-- BEGIN Stored records --

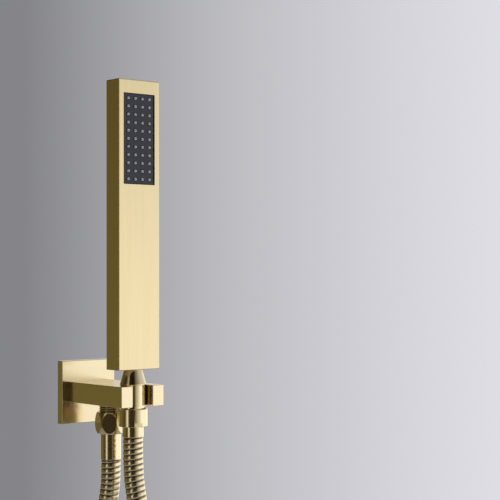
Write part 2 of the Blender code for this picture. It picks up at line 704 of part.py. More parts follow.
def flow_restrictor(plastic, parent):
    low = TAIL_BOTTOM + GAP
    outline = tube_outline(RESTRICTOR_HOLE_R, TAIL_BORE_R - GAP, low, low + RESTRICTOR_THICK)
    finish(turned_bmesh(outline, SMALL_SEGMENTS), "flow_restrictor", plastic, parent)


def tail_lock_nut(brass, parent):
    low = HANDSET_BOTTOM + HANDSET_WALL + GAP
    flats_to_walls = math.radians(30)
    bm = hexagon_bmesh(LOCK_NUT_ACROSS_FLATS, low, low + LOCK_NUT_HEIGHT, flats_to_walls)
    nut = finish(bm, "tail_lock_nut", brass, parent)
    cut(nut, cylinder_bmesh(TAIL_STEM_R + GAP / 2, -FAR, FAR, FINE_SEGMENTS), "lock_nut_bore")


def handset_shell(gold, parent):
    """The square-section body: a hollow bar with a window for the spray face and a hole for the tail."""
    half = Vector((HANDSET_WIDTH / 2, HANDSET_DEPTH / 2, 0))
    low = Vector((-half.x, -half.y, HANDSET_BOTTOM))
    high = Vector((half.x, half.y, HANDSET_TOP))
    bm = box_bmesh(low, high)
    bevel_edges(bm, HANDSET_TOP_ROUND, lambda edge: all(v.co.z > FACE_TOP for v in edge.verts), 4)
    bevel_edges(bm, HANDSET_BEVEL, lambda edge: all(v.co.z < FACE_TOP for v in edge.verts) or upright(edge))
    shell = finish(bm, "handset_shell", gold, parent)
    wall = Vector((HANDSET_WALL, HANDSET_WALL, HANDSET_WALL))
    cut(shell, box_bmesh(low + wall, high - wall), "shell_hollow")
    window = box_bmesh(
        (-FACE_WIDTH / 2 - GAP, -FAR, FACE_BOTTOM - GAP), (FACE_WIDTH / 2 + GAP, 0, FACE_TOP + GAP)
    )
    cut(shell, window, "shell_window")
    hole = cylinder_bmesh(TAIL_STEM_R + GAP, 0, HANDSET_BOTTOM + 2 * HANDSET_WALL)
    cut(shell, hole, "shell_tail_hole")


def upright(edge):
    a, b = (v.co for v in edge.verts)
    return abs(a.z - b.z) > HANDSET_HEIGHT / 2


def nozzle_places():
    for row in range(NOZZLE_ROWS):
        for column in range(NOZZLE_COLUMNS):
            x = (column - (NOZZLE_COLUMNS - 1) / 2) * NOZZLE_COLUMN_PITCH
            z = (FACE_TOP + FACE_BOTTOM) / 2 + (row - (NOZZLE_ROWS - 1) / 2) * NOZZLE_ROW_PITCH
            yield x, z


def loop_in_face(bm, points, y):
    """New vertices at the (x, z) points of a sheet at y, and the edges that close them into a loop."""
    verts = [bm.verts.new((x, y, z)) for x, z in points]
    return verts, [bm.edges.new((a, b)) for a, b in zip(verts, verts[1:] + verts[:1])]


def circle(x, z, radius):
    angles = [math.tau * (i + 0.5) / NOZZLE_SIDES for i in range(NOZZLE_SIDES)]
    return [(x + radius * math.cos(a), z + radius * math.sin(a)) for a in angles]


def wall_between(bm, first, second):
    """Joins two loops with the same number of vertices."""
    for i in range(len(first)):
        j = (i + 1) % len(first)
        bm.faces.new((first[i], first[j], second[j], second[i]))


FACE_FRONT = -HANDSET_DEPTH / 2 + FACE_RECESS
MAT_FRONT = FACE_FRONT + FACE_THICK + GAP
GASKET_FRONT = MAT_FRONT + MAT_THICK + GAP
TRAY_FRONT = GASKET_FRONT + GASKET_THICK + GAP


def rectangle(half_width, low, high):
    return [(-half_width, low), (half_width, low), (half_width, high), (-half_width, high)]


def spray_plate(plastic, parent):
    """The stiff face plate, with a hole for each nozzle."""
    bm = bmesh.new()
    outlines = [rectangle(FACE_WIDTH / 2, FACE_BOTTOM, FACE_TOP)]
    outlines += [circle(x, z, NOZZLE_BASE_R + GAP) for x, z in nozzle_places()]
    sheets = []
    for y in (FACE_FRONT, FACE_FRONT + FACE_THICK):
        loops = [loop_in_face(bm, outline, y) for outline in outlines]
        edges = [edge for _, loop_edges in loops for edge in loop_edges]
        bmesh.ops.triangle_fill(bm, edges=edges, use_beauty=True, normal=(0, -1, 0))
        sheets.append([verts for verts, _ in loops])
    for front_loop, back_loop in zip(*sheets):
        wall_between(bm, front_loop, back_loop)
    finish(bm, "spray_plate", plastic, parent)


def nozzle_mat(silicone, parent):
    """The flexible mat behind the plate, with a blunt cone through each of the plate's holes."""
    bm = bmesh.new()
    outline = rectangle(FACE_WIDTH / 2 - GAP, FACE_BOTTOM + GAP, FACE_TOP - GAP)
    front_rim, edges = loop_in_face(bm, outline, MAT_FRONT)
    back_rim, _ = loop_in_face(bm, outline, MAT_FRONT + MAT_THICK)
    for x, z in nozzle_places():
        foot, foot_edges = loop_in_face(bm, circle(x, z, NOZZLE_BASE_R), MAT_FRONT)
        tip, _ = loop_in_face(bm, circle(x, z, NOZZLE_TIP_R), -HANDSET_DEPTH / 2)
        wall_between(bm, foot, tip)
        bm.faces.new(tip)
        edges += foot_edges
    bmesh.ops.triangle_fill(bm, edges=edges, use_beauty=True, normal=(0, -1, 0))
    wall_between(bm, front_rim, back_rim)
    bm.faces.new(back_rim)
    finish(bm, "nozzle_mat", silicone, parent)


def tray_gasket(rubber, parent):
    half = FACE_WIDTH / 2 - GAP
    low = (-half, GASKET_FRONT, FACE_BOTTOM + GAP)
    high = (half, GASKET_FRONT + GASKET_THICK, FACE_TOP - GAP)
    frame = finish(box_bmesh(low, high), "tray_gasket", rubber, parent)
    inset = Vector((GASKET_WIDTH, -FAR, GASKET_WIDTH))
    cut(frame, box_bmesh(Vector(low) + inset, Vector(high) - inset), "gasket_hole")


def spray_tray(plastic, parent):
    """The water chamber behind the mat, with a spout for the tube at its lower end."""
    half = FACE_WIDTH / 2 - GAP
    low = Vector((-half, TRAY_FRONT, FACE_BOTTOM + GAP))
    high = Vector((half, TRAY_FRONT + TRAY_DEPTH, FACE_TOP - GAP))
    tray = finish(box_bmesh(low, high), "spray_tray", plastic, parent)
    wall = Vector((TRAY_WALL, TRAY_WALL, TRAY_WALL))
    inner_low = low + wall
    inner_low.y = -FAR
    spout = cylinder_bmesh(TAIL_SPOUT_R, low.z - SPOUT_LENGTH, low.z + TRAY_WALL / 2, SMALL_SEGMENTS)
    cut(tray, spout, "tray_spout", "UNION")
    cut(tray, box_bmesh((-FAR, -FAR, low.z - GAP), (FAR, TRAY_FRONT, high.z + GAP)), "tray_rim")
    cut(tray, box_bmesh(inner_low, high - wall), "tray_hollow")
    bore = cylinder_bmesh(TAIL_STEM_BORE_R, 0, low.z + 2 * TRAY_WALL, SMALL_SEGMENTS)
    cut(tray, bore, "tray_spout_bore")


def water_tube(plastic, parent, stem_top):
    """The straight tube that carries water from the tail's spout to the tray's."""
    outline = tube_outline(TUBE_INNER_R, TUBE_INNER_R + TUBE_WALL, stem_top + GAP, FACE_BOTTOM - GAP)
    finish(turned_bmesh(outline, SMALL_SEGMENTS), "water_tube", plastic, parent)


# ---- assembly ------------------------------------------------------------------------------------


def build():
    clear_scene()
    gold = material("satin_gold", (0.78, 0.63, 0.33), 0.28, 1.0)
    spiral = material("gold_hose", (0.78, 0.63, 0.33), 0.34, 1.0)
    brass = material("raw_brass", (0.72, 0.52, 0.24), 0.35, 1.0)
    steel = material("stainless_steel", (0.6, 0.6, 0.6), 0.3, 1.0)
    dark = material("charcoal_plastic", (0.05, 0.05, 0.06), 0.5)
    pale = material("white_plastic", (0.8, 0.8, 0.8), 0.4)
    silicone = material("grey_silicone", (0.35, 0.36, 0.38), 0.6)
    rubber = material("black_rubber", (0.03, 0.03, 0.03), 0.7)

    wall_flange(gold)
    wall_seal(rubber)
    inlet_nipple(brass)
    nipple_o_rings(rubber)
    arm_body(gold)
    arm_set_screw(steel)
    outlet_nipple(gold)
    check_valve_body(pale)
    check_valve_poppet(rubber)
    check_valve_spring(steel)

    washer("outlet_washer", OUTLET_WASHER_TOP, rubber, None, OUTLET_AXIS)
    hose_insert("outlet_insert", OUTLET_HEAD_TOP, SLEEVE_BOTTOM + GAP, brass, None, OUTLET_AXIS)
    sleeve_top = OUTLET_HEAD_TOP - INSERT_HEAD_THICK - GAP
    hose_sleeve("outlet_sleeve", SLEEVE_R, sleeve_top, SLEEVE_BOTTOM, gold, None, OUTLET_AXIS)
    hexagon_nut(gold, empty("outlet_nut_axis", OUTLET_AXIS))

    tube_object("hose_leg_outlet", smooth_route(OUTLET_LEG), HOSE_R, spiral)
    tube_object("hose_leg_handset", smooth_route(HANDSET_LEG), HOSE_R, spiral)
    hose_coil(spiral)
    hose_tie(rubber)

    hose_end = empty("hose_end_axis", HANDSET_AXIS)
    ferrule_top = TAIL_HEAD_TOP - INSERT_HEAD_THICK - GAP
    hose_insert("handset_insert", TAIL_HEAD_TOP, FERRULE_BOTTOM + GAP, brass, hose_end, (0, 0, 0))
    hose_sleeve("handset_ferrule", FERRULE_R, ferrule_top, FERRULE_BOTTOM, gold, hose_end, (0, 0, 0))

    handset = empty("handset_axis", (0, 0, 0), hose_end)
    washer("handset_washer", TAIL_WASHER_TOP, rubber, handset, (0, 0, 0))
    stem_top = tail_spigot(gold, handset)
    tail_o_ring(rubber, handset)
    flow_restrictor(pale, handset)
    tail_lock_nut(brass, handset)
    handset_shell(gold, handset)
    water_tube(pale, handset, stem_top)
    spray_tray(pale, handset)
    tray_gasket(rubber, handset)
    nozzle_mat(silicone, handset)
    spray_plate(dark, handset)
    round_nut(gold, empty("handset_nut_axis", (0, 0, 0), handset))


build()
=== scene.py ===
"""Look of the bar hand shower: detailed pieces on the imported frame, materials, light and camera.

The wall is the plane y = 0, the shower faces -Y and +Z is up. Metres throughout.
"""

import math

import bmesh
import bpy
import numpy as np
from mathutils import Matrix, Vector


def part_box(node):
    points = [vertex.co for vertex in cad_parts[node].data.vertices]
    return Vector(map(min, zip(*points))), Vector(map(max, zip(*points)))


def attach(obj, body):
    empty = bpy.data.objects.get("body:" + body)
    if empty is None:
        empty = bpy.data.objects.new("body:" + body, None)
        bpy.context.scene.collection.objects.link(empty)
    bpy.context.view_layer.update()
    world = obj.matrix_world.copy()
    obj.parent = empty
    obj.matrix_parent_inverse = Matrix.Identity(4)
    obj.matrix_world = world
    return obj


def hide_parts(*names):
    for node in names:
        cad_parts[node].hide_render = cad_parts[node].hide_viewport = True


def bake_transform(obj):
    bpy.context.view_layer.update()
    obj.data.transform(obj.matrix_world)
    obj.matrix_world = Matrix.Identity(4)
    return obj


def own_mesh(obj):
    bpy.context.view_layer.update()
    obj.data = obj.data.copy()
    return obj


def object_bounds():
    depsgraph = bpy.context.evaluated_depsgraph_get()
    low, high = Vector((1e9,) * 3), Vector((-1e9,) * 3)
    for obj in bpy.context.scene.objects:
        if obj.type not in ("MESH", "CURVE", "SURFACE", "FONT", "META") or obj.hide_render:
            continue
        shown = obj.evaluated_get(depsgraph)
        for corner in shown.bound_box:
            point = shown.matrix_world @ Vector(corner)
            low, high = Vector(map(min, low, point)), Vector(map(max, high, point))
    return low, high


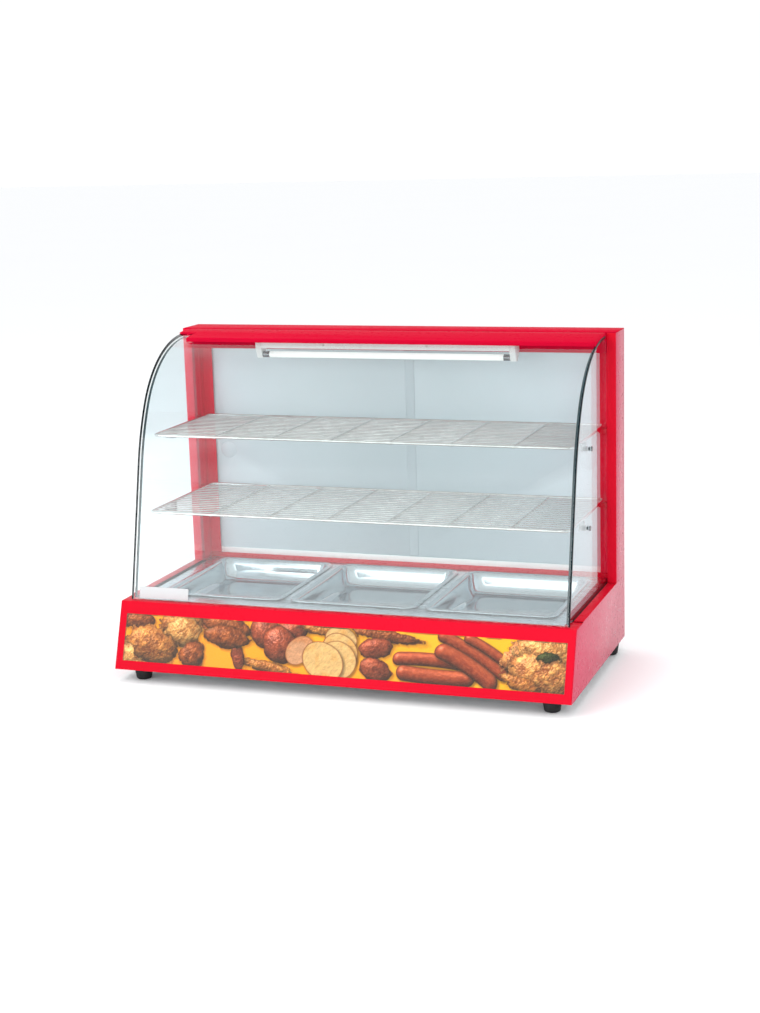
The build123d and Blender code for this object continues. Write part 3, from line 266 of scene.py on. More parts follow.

-- END Stored records --

» **What you have to do**: Look back at the data above. Transcribe exactly the lines starting at the line that contains "0, 0), hose_end)" and ending at the line that contains "points = [vertex.co".

» **Answer**:
    handset = empty("handset_axis", (0, 0, 0), hose_end)
    washer("handset_washer", TAIL_WASHER_TOP, rubber, handset, (0, 0, 0))
    stem_top = tail_spigot(gold, handset)
    tail_o_ring(rubber, handset)
    flow_restrictor(pale, handset)
    tail_lock_nut(brass, handset)
    handset_shell(gold, handset)
    water_tube(pale, handset, stem_top)
    spray_tray(pale, handset)
    tray_gasket(rubber, handset)
    nozzle_mat(silicone, handset)
    spray_plate(dark, handset)
    round_nut(gold, empty("handset_nut_axis", (0, 0, 0), handset))


build()
=== scene.py ===
"""Look of the bar hand shower: detailed pieces on the imported frame, materials, light and camera.

The wall is the plane y = 0, the shower faces -Y and +Z is up. Metres throughout.
"""

import math

import bmesh
import bpy
import numpy as np
from mathutils import Matrix, Vector


def part_box(node):
    points = [vertex.co for vertex in cad_parts[node].data.vertices]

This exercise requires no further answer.